Keppel Land organises its business into five segments. The biggest one is property trading. This segment involves the development of homes and townships in Asia, primarily Singapore, China, Indonesia, Vietnam and India. It contributed about S$1.3 billion of its overall sales of S$1.5 billion, although only a quarter of its net profit of S$752 million for FY14.

Its other four segments are: property investment (owning and running commercial properties in Asia); fund management; hotels and resorts (in China, Indonesia and Myanmar); and others - such as corporate and property services.

Keppel Land said it will continue scaling up in its existing markets, while expanding its commercial presence overseas, making strategic investments, and growing its fund management businesses.

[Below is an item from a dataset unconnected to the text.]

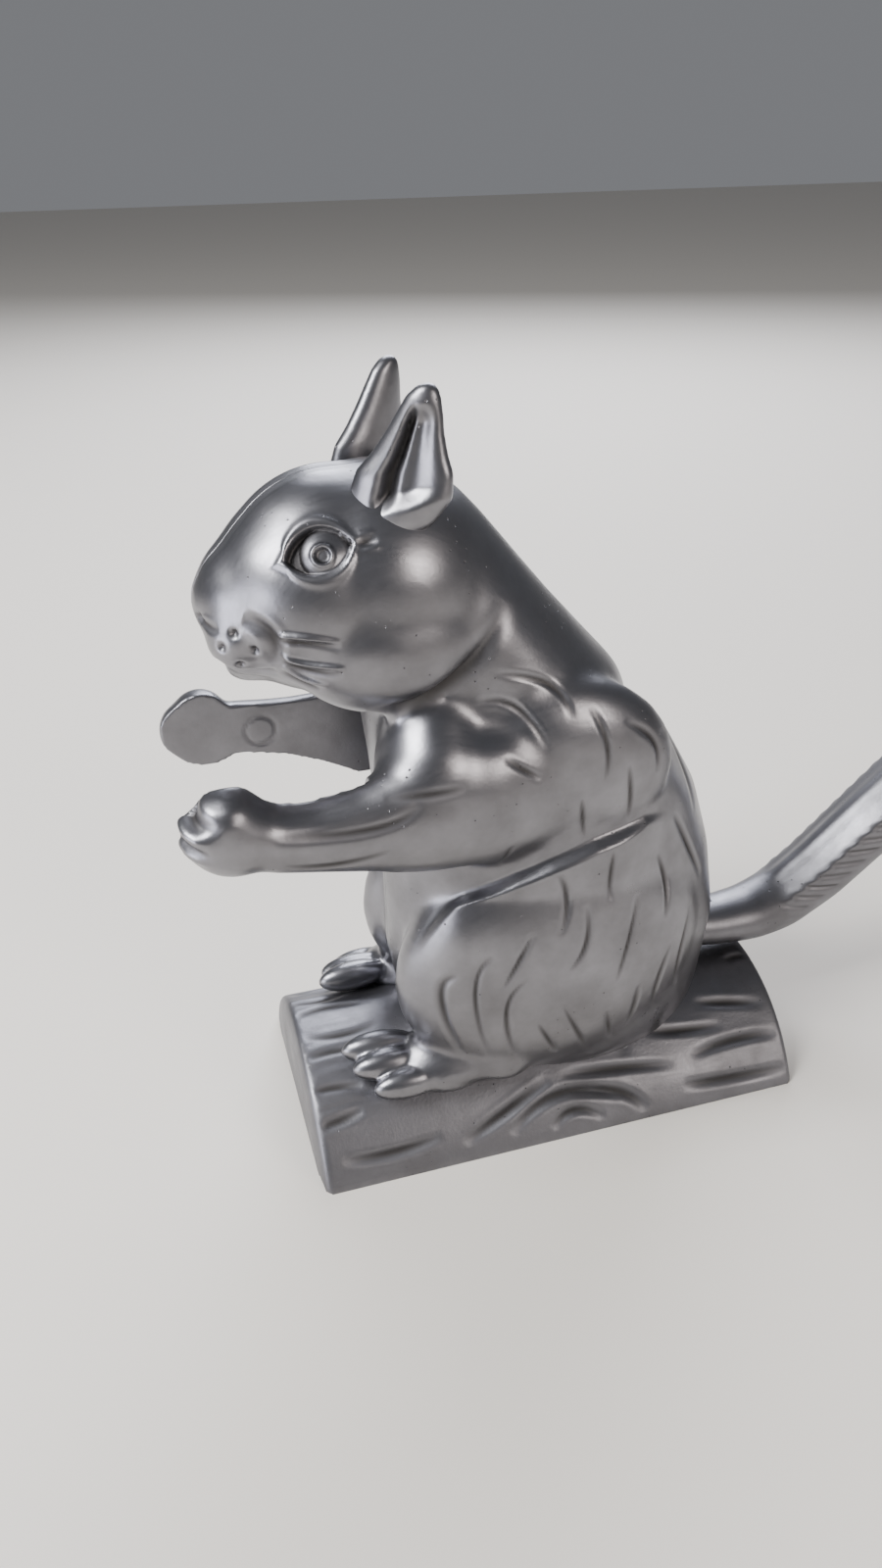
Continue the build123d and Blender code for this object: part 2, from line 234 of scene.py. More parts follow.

Of the 22 research houses that cover Keppel Land, 11 have "buy" calls on it, eight recommend "hold" and three advise "sell". The consensus target price is S$3.73. Keppel Land traded to a one-year high of S$3.65 on Tuesday before its halt.

One of its more interesting recent buys is a 75 per cent stake in retail management company Array Real Estate, which seemed to hint that it will be delving more into the retail property sub-sector. Array builds, runs and leases out space in retail malls. Its senior management team has played key roles in developing and managing malls such as Jurong Point Shopping Centre, Century Square, Tampines One, Hougang Mall, Tiong Bahru Plaza, White Sands, Liang Court, and Taimall in Taiwan.

In Singapore, it has properties with unsold units such as The Glades at Tanah Merah (479 units unsold), Corals at Keppel Bay (179 units) and the recently launched Highline Residences (352 units). The group said it is not looking to cut prices as it has the financial strength to hold them and does not see any sharp correction in the market. Meanwhile, it has set aside around 150 units at Reflections at Keppel Bay for corporate residences.

At its 5pm briefing, management was firm in not commenting on Keppel Corp's privatisation offer, saying it had just learnt of the news only a few hours ago.

But asked when it plans to issue the anticipated special dividend from its recent property divestments, Keppel Land's chief financial officer Lim Kei Hin said that the group no longer classifies dividends as normal or special. Thus, the final dividend of 14 Singapore cents per share announced on Wednesday would already have included any special dividend.